Ali* se souvient de l'arrivée des hélicoptères, alors qu'il rentrait de brousse. "On nous a emmenés au bord de la route. Pendant cinq jours, sans dormir, on nous donnait très peu d’eau." Sur l’écran de son téléphone, l'homme de 19 ans pointe le lieu de son calvaire. À quelques centaines de mètres de sa maison, il a vu les hommes exécutés un à un. "Tous ceux qui avaient peur, ils les mettaient sur le côté et les tuaient. Ils disaient que ceux qui avaient peur des soldats étaient forcément des terroristes."
Des "soldats blancs" avec les militaires maliens
Ali a ainsi vu des membres de sa famille mourir sous ses yeux. "J’ai vu quatre des oncles de ma femme se faire tirer dessus. Beaucoup de forains qui venaient tous les dimanches ont aussi été tués." Il y a eu "trop de morts" pour tenir un décompte précis, dit-il, les yeux rivés dans le vide. Il assure en avoir enterré une centaine. "On a mis 50 corps dans une fosse, 60 dans une autre."
"On les mettait dans des nattes et on les portait. C’était affreux, certaines de leurs têtes étaient en morceaux. C’était très dur."
Ali, habitant de Moura (Mali) à franceinfo
Adama* aussi se souvient des hélicoptères, des tirs et des exécutions sommaires. "D’abord, il y a eu deux hélicoptères. Ils ne transportaient que des blancs. Ce sont eux qui ont fait le plus de dégâts...", souffle cet homme. Si les survivants ne désignent pas nommément le groupe paramilitaire russe Wagner, selon plusieurs témoins, ces militaires blancs ne parlaient pas français. Pour eux, il s'agissait probablement de mercenaires russes.

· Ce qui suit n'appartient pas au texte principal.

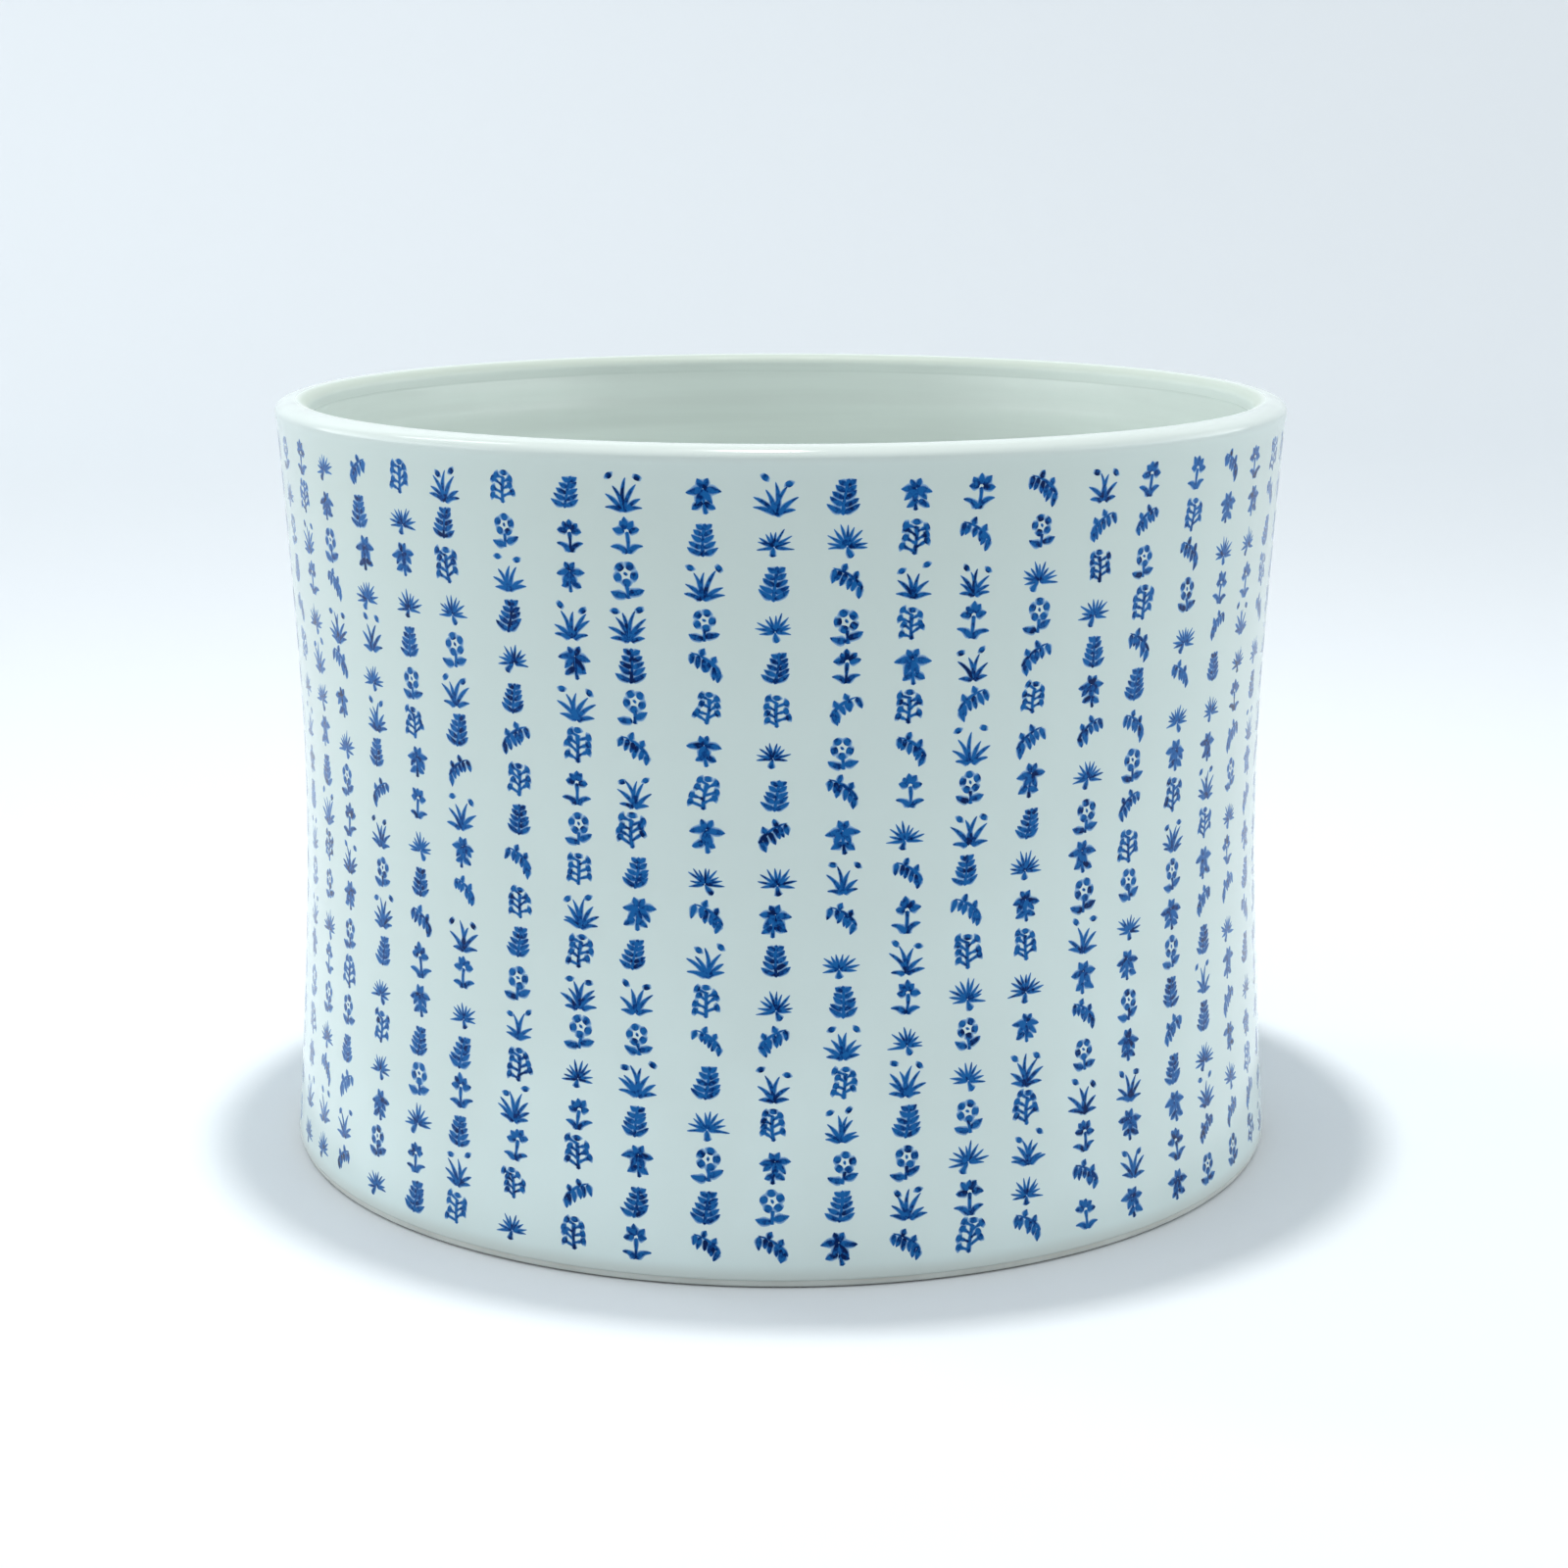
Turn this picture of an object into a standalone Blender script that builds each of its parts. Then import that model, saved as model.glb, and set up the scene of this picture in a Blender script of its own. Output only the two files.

Cet élément est accrédité par "plusieurs sources sécuritaires" auprès de l'ONG Human Rights Watch et Amnesty International. Les autorités maliennes, elles, réfutent toujours la présence de mercenaires russes et parlent d’instructeurs. La justice militaire a malgré tout ouvert une enquête sur le sujet le 7 avril.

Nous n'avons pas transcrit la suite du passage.